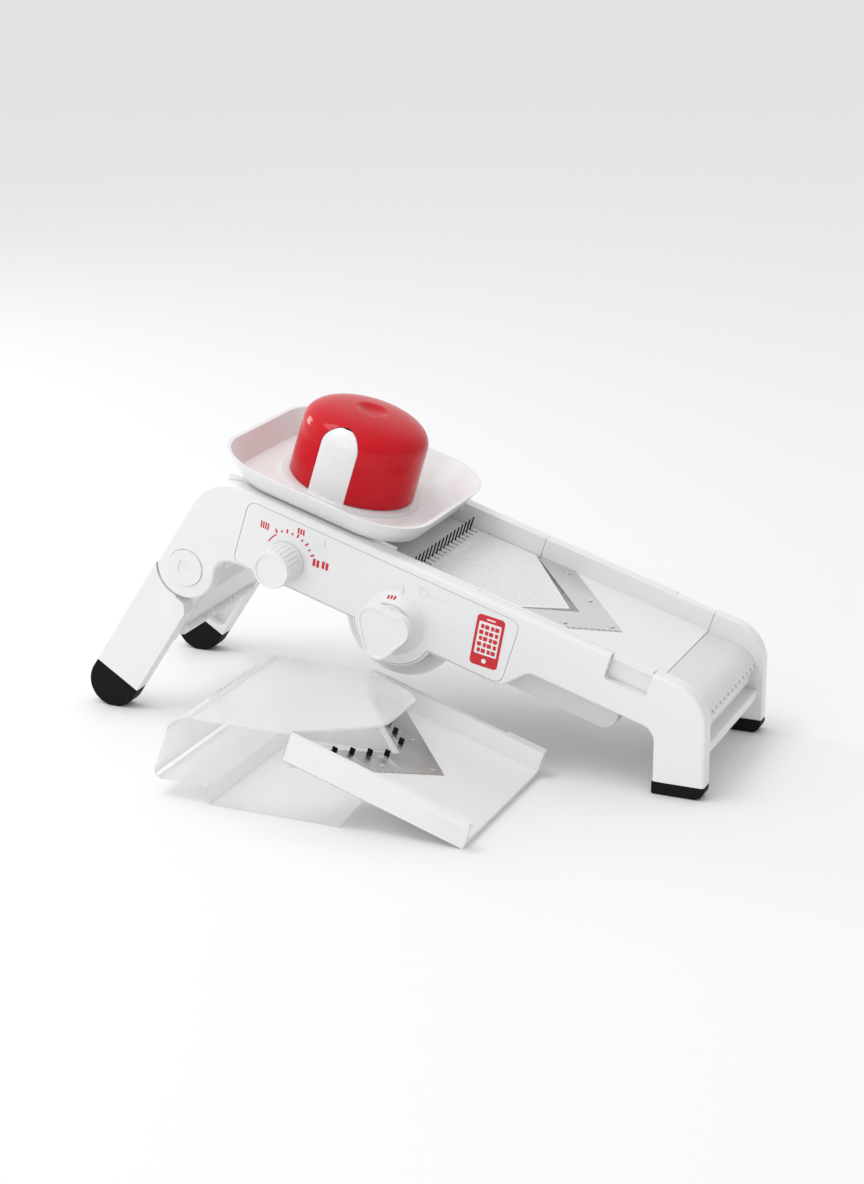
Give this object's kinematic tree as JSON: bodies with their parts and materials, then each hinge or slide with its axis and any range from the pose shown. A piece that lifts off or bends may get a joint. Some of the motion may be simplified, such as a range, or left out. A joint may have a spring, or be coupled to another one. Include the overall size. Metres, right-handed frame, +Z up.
{
  "type": "mandoline slicer",
  "caption": "sloping kitchen mandoline slicer on fold-out legs with V blade insert, thickness dial, julienne tines, dish carriage with red plunger cap and guarded spare insert",
  "frame": {"origin": "middle of the whole set's footprint, on the table the slicer and its spare insert stand on", "axes": "+X from the high end to the low end of the deck, +Y from the control side to the far side, +Z up"},
  "size_m": [0.4082, 0.257, 0.2004],
  "materials": {
    "white_plastic": "satin moulded",
    "control_plastic": "fine matt moulded",
    "grey_plastic": "matt moulded",
    "milky_plastic": "smooth, lets light through",
    "clear_plastic": "thin clear sheet",
    "inner_plastic": "moulded",
    "red_plastic": "gloss moulded",
    "blade_steel": "ground and brushed",
    "hardware_steel": "bright",
    "foot_rubber": "smooth"
  },
  "bodies": {
    "frame": {"near_side_frame": "white_plastic", "far_side_frame": "white_plastic", "control_panel": "control_plastic", "front_crosspiece": "white_plastic", "end_plate": "white_plastic", "rear_crosspiece": "white_plastic", "mid_crosspiece": "white_plastic", "selector_housing": "milky_plastic", "storage_box": "grey_plastic", "insert_frame": "white_plastic", "v_blade": "blade_steel", "blade_rivets": "hardware_steel", "front_foot_near": "foot_rubber", "front_foot_far": "foot_rubber", "pivot_cap_near": "control_plastic", "pivot_cap_far": "control_plastic"},
    "rear_legs": {"rear_leg_near": "white_plastic", "rear_leg_far": "white_plastic", "rear_foot_near": "foot_rubber", "rear_foot_far": "foot_rubber", "leg_crossbar": "white_plastic", "leg_grip_bar": "white_plastic", "leg_pivot_pins": "hardware_steel"},
    "dial": {"dial_knob": "control_plastic", "dial_shaft": "hardware_steel", "lift_cam": "inner_plastic"},
    "ramp": {"slicing_ramp": "white_plastic", "ramp_hinge_pins": "hardware_steel"},
    "selector": {"selector_knob": "control_plastic", "selector_shaft": "hardware_steel"},
    "tines": {"tine_carrier": "white_plastic", "julienne_tines": "blade_steel"},
    "carriage": {"carriage_tray": "white_plastic", "food_sleeve": "white_plastic"},
    "plunger": {"cap_shell": "red_plastic", "plunger_stem": "inner_plastic", "pusher_plate": "inner_plastic", "cap_screw": "hardware_steel"},
    "guard": {"clear_guard": "clear_plastic"},
    "spare_insert": {"spare_insert_frame": "white_plastic", "spare_blade": "blade_steel", "spare_rivets": "hardware_steel"}
  },
  "joints": [
    {"name": "leg_fold", "type": "hinge", "parent": "frame", "child": "rear_legs", "pos_m": [-0.13234, 0.05455, 0.0995], "axis": [0, -1, 0], "range_deg": [0, 105]},
    {"name": "dial_turn", "type": "hinge", "parent": "frame", "child": "dial", "pos_m": [-0.06352, 0.05455, 0.11233], "axis": [0, 1, 0], "range_deg": [0, 270]},
    {"name": "ramp_tilt", "type": "hinge", "parent": "frame", "child": "ramp", "pos_m": [-0.09039, 0.05455, 0.13723], "axis": [0, 1, 0], "range_deg": [0, 2.6]},
    {"name": "selector_turn", "type": "hinge", "parent": "frame", "child": "selector", "pos_m": [0.00864, 0.05455, 0.08333], "axis": [0, -1, 0], "range_deg": [0, 120]},
    {"name": "tine_slide", "type": "slide", "parent": "frame", "child": "tines", "axis": [-0.294, 0, -0.9558], "range_m": [0, 0.01507]},
    {"name": "carriage_slide", "type": "slide", "parent": "frame", "child": "carriage", "axis": [0.9558, 0, -0.294], "range_m": [0, 0.165]},
    {"name": "plunger_slide", "type": "slide", "parent": "carriage", "child": "plunger", "axis": [0.294, 0, 0.9558], "range_m": [0, 0.04]},
    {"name": "guard_slide", "type": "slide", "parent": "frame", "child": "guard", "axis": [0, -1, 0], "range_m": [0, 0.06]},
    {"name": "spare_slide", "type": "slide", "parent": "guard", "child": "spare_insert", "axis": [1, 0, 0], "range_m": [0, 0.06]}
  ],
  "couplings": [
    {"joint": "ramp_tilt", "follows": "dial_turn", "ratio": 0.0096296},
    {"joint": "selector_turn", "follows": "tine_slide", "rad_per_m": 138.89}
  ]
}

- _Exercise instructions_:
All of the data needs to be reproduced exactly, with no line missing.

- _Full answer_:
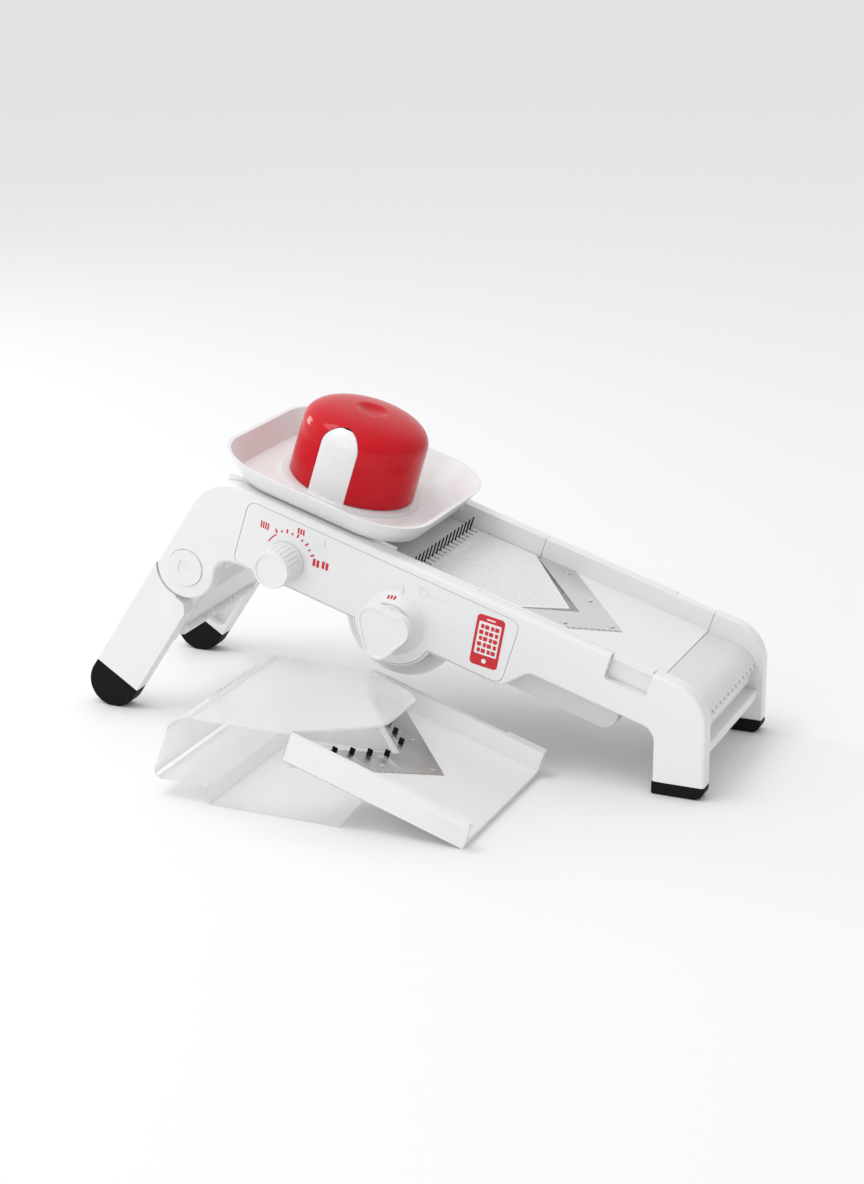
Give this object's kinematic tree as JSON: bodies with their parts and materials, then each hinge or slide with its axis and any range from the pose shown. A piece that lifts off or bends may get a joint. Some of the motion may be simplified, such as a range, or left out. A joint may have a spring, or be coupled to another one. Include the overall size. Metres, right-handed frame, +Z up.
{
  "type": "mandoline slicer",
  "caption": "sloping kitchen mandoline slicer on fold-out legs with V blade insert, thickness dial, julienne tines, dish carriage with red plunger cap and guarded spare insert",
  "frame": {"origin": "middle of the whole set's footprint, on the table the slicer and its spare insert stand on", "axes": "+X from the high end to the low end of the deck, +Y from the control side to the far side, +Z up"},
  "size_m": [0.4082, 0.257, 0.2004],
  "materials": {
    "white_plastic": "satin moulded",
    "control_plastic": "fine matt moulded",
    "grey_plastic": "matt moulded",
    "milky_plastic": "smooth, lets light through",
    "clear_plastic": "thin clear sheet",
    "inner_plastic": "moulded",
    "red_plastic": "gloss moulded",
    "blade_steel": "ground and brushed",
    "hardware_steel": "bright",
    "foot_rubber": "smooth"
  },
  "bodies": {
    "frame": {"near_side_frame": "white_plastic", "far_side_frame": "white_plastic", "control_panel": "control_plastic", "front_crosspiece": "white_plastic", "end_plate": "white_plastic", "rear_crosspiece": "white_plastic", "mid_crosspiece": "white_plastic", "selector_housing": "milky_plastic", "storage_box": "grey_plastic", "insert_frame": "white_plastic", "v_blade": "blade_steel", "blade_rivets": "hardware_steel", "front_foot_near": "foot_rubber", "front_foot_far": "foot_rubber", "pivot_cap_near": "control_plastic", "pivot_cap_far": "control_plastic"},
    "rear_legs": {"rear_leg_near": "white_plastic", "rear_leg_far": "white_plastic", "rear_foot_near": "foot_rubber", "rear_foot_far": "foot_rubber", "leg_crossbar": "white_plastic", "leg_grip_bar": "white_plastic", "leg_pivot_pins": "hardware_steel"},
    "dial": {"dial_knob": "control_plastic", "dial_shaft": "hardware_steel", "lift_cam": "inner_plastic"},
    "ramp": {"slicing_ramp": "white_plastic", "ramp_hinge_pins": "hardware_steel"},
    "selector": {"selector_knob": "control_plastic", "selector_shaft": "hardware_steel"},
    "tines": {"tine_carrier": "white_plastic", "julienne_tines": "blade_steel"},
    "carriage": {"carriage_tray": "white_plastic", "food_sleeve": "white_plastic"},
    "plunger": {"cap_shell": "red_plastic", "plunger_stem": "inner_plastic", "pusher_plate": "inner_plastic", "cap_screw": "hardware_steel"},
    "guard": {"clear_guard": "clear_plastic"},
    "spare_insert": {"spare_insert_frame": "white_plastic", "spare_blade": "blade_steel", "spare_rivets": "hardware_steel"}
  },
  "joints": [
    {"name": "leg_fold", "type": "hinge", "parent": "frame", "child": "rear_legs", "pos_m": [-0.13234, 0.05455, 0.0995], "axis": [0, -1, 0], "range_deg": [0, 105]},
    {"name": "dial_turn", "type": "hinge", "parent": "frame", "child": "dial", "pos_m": [-0.06352, 0.05455, 0.11233], "axis": [0, 1, 0], "range_deg": [0, 270]},
    {"name": "ramp_tilt", "type": "hinge", "parent": "frame", "child": "ramp", "pos_m": [-0.09039, 0.05455, 0.13723], "axis": [0, 1, 0], "range_deg": [0, 2.6]},
    {"name": "selector_turn", "type": "hinge", "parent": "frame", "child": "selector", "pos_m": [0.00864, 0.05455, 0.08333], "axis": [0, -1, 0], "range_deg": [0, 120]},
    {"name": "tine_slide", "type": "slide", "parent": "frame", "child": "tines", "axis": [-0.294, 0, -0.9558], "range_m": [0, 0.01507]},
    {"name": "carriage_slide", "type": "slide", "parent": "frame", "child": "carriage", "axis": [0.9558, 0, -0.294], "range_m": [0, 0.165]},
    {"name": "plunger_slide", "type": "slide", "parent": "carriage", "child": "plunger", "axis": [0.294, 0, 0.9558], "range_m": [0, 0.04]},
    {"name": "guard_slide", "type": "slide", "parent": "frame", "child": "guard", "axis": [0, -1, 0], "range_m": [0, 0.06]},
    {"name": "spare_slide", "type": "slide", "parent": "guard", "child": "spare_insert", "axis": [1, 0, 0], "range_m": [0, 0.06]}
  ],
  "couplings": [
    {"joint": "ramp_tilt", "follows": "dial_turn", "ratio": 0.0096296},
    {"joint": "selector_turn", "follows": "tine_slide", "rad_per_m": 138.89}
  ]
}